EXERCISE GOAL ::
Provide the data again in its entirety, exactly as given.

Recorded data
* * * *
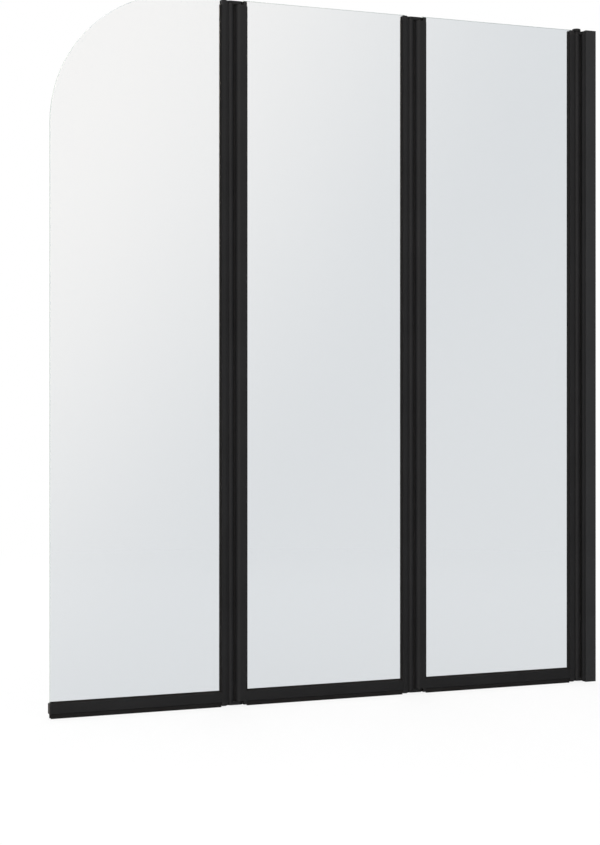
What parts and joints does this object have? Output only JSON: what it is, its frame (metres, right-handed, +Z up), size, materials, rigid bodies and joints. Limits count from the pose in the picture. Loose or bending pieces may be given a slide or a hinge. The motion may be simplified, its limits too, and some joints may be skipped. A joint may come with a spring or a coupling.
{
  "type": "bath screen",
  "caption": "Folding bath screen: framed clear glass leaves on pivot hinges, with an adjustable wall profile, bottom rails with drip seals and a rounded outer corner.",
  "frame": {"origin": "foot of the wall profile, in the middle of its back face, level with the bath's rim", "axes": "+Z up; +X into the wall, so the screen runs towards -X; -Y faces the room and +Y the bath"},
  "size_m": [1.2, 0.024, 1.403],
  "materials": {
    "black_profile": "matt",
    "glass": "gloss",
    "seal_rubber": "matt",
    "black_plastic": "matt",
    "bush_plastic": "satin",
    "steel": "satin"
  },
  "bodies": {
    "wall_profile": {"wall_channel": "black_profile", "channel_plugs": "black_plastic", "clamp_screws": "steel", "clamp_nuts": "steel"},
    "post": {"hinge_post": "black_profile", "upper_pivot": "black_profile", "lower_pivot": "black_profile", "wall_pins": "steel", "pivot_cover": "black_profile", "post_seal": "seal_rubber", "pivot_screws": "steel"},
    "inner_leaf": {"inner_glass": "glass", "inner_barrel_stile": "black_profile", "inner_nose_stile": "black_profile", "inner_rail": "black_profile", "inner_rail_seal": "seal_rubber", "inner_gaskets": "seal_rubber", "inner_corner_keys": "black_plastic", "inner_key_screws": "steel", "inner_bushes": "bush_plastic", "inner_barrel_caps": "black_plastic", "inner_nose_caps": "black_plastic", "inner_hinge_seal": "seal_rubber"},
    "inner_link": {"inner_link_upper": "black_profile", "inner_link_lower": "black_profile", "inner_link_pins": "steel"},
    "middle_leaf": {"middle_glass": "glass", "middle_barrel_stile": "black_profile", "middle_nose_stile": "black_profile", "middle_rail": "black_profile", "middle_rail_seal": "seal_rubber", "middle_gaskets": "seal_rubber", "middle_corner_keys": "black_plastic", "middle_key_screws": "steel", "middle_bushes": "bush_plastic", "middle_barrel_caps": "black_plastic", "middle_nose_caps": "black_plastic", "middle_hinge_seal": "seal_rubber"},
    "outer_link": {"outer_link_upper": "black_profile", "outer_link_lower": "black_profile", "outer_link_pins": "steel"},
    "outer_leaf": {"outer_glass": "glass", "outer_barrel_stile": "black_profile", "outer_rail": "black_profile", "outer_rail_seal": "seal_rubber", "outer_gaskets": "seal_rubber", "outer_corner_key": "black_plastic", "outer_key_screws": "steel", "outer_bushes": "bush_plastic", "outer_barrel_caps": "black_plastic", "outer_rail_plug": "black_plastic"}
  },
  "joints": [
    {"name": "width_adjust", "type": "slide", "parent": "wall_profile", "child": "post", "axis": [-1, 0, 0], "range_m": [-0.006, 0.006]},
    {"name": "inner_leaf_swing", "type": "hinge", "parent": "post", "child": "inner_leaf", "pos_m": [-0.042, 0, 0.7], "axis": [0, 0, -1], "range_deg": [-90, 90]},
    {"name": "inner_link_swing", "type": "hinge", "parent": "inner_leaf", "child": "inner_link", "pos_m": [-0.4185, 0, 0.7], "axis": [0, 0, 1], "range_deg": [-90, 90]},
    {"name": "middle_leaf_swing", "type": "hinge", "parent": "inner_link", "child": "middle_leaf", "pos_m": [-0.4375, 0, 0.7], "axis": [0, 0, 1], "range_deg": [-90, 90]},
    {"name": "outer_link_swing", "type": "hinge", "parent": "middle_leaf", "child": "outer_link", "pos_m": [-0.814, 0, 0.7], "axis": [0, 0, -1], "range_deg": [-90, 90]},
    {"name": "outer_leaf_swing", "type": "hinge", "parent": "outer_link", "child": "outer_leaf", "pos_m": [-0.833, 0, 0.7], "axis": [0, 0, -1], "range_deg": [-90, 90]}
  ]
}
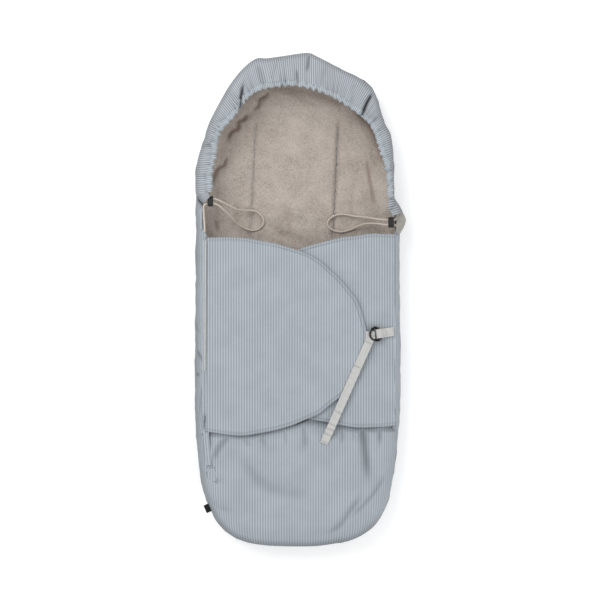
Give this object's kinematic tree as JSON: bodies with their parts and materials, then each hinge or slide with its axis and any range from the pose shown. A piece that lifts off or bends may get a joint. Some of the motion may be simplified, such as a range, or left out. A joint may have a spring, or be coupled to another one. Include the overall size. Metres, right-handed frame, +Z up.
* * * *
RESPONSE TO THIS EXERCISE ::
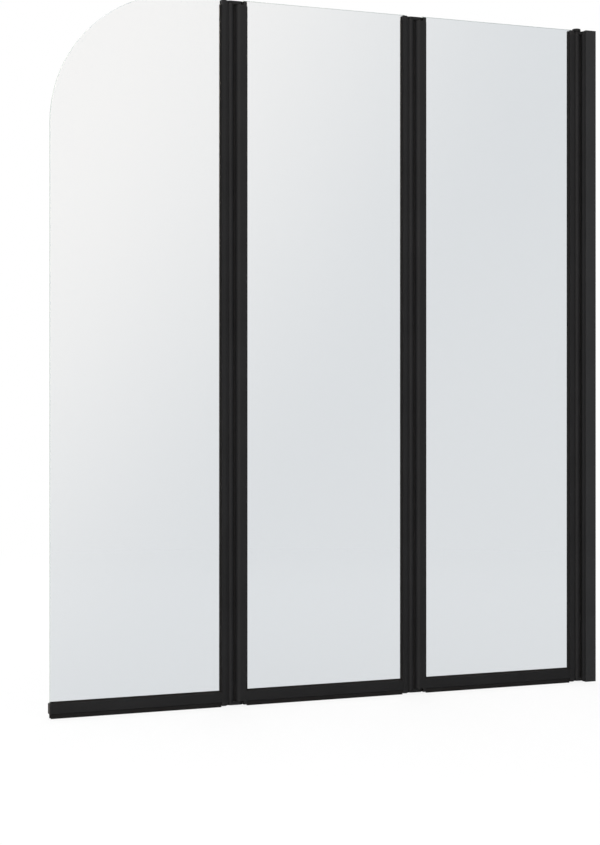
What parts and joints does this object have? Output only JSON: what it is, its frame (metres, right-handed, +Z up), size, materials, rigid bodies and joints. Limits count from the pose in the picture. Loose or bending pieces may be given a slide or a hinge. The motion may be simplified, its limits too, and some joints may be skipped. A joint may come with a spring or a coupling.
{
  "type": "bath screen",
  "caption": "Folding bath screen: framed clear glass leaves on pivot hinges, with an adjustable wall profile, bottom rails with drip seals and a rounded outer corner.",
  "frame": {"origin": "foot of the wall profile, in the middle of its back face, level with the bath's rim", "axes": "+Z up; +X into the wall, so the screen runs towards -X; -Y faces the room and +Y the bath"},
  "size_m": [1.2, 0.024, 1.403],
  "materials": {
    "black_profile": "matt",
    "glass": "gloss",
    "seal_rubber": "matt",
    "black_plastic": "matt",
    "bush_plastic": "satin",
    "steel": "satin"
  },
  "bodies": {
    "wall_profile": {"wall_channel": "black_profile", "channel_plugs": "black_plastic", "clamp_screws": "steel", "clamp_nuts": "steel"},
    "post": {"hinge_post": "black_profile", "upper_pivot": "black_profile", "lower_pivot": "black_profile", "wall_pins": "steel", "pivot_cover": "black_profile", "post_seal": "seal_rubber", "pivot_screws": "steel"},
    "inner_leaf": {"inner_glass": "glass", "inner_barrel_stile": "black_profile", "inner_nose_stile": "black_profile", "inner_rail": "black_profile", "inner_rail_seal": "seal_rubber", "inner_gaskets": "seal_rubber", "inner_corner_keys": "black_plastic", "inner_key_screws": "steel", "inner_bushes": "bush_plastic", "inner_barrel_caps": "black_plastic", "inner_nose_caps": "black_plastic", "inner_hinge_seal": "seal_rubber"},
    "inner_link": {"inner_link_upper": "black_profile", "inner_link_lower": "black_profile", "inner_link_pins": "steel"},
    "middle_leaf": {"middle_glass": "glass", "middle_barrel_stile": "black_profile", "middle_nose_stile": "black_profile", "middle_rail": "black_profile", "middle_rail_seal": "seal_rubber", "middle_gaskets": "seal_rubber", "middle_corner_keys": "black_plastic", "middle_key_screws": "steel", "middle_bushes": "bush_plastic", "middle_barrel_caps": "black_plastic", "middle_nose_caps": "black_plastic", "middle_hinge_seal": "seal_rubber"},
    "outer_link": {"outer_link_upper": "black_profile", "outer_link_lower": "black_profile", "outer_link_pins": "steel"},
    "outer_leaf": {"outer_glass": "glass", "outer_barrel_stile": "black_profile", "outer_rail": "black_profile", "outer_rail_seal": "seal_rubber", "outer_gaskets": "seal_rubber", "outer_corner_key": "black_plastic", "outer_key_screws": "steel", "outer_bushes": "bush_plastic", "outer_barrel_caps": "black_plastic", "outer_rail_plug": "black_plastic"}
  },
  "joints": [
    {"name": "width_adjust", "type": "slide", "parent": "wall_profile", "child": "post", "axis": [-1, 0, 0], "range_m": [-0.006, 0.006]},
    {"name": "inner_leaf_swing", "type": "hinge", "parent": "post", "child": "inner_leaf", "pos_m": [-0.042, 0, 0.7], "axis": [0, 0, -1], "range_deg": [-90, 90]},
    {"name": "inner_link_swing", "type": "hinge", "parent": "inner_leaf", "child": "inner_link", "pos_m": [-0.4185, 0, 0.7], "axis": [0, 0, 1], "range_deg": [-90, 90]},
    {"name": "middle_leaf_swing", "type": "hinge", "parent": "inner_link", "child": "middle_leaf", "pos_m": [-0.4375, 0, 0.7], "axis": [0, 0, 1], "range_deg": [-90, 90]},
    {"name": "outer_link_swing", "type": "hinge", "parent": "middle_leaf", "child": "outer_link", "pos_m": [-0.814, 0, 0.7], "axis": [0, 0, -1], "range_deg": [-90, 90]},
    {"name": "outer_leaf_swing", "type": "hinge", "parent": "outer_link", "child": "outer_leaf", "pos_m": [-0.833, 0, 0.7], "axis": [0, 0, -1], "range_deg": [-90, 90]}
  ]
}
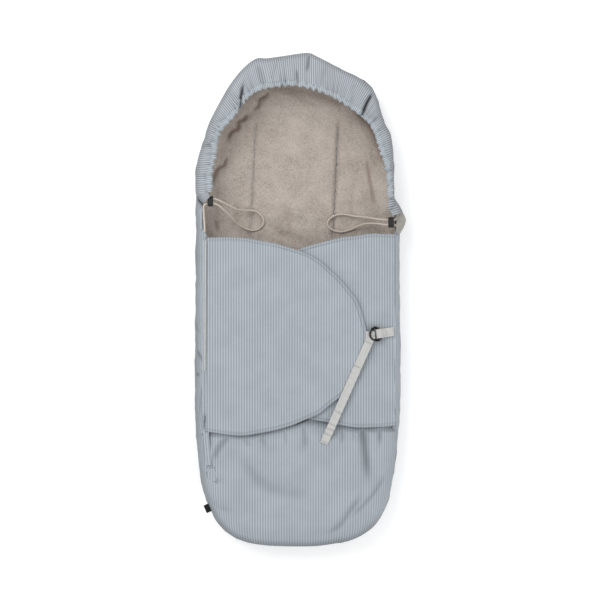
Give this object's kinematic tree as JSON: bodies with their parts and materials, then each hinge or slide with its axis and any range from the pose shown. A piece that lifts off or bends may get a joint. Some of the motion may be simplified, such as a range, or left out. A joint may have a spring, or be coupled to another one. Include the overall size. Metres, right-handed frame, +Z up.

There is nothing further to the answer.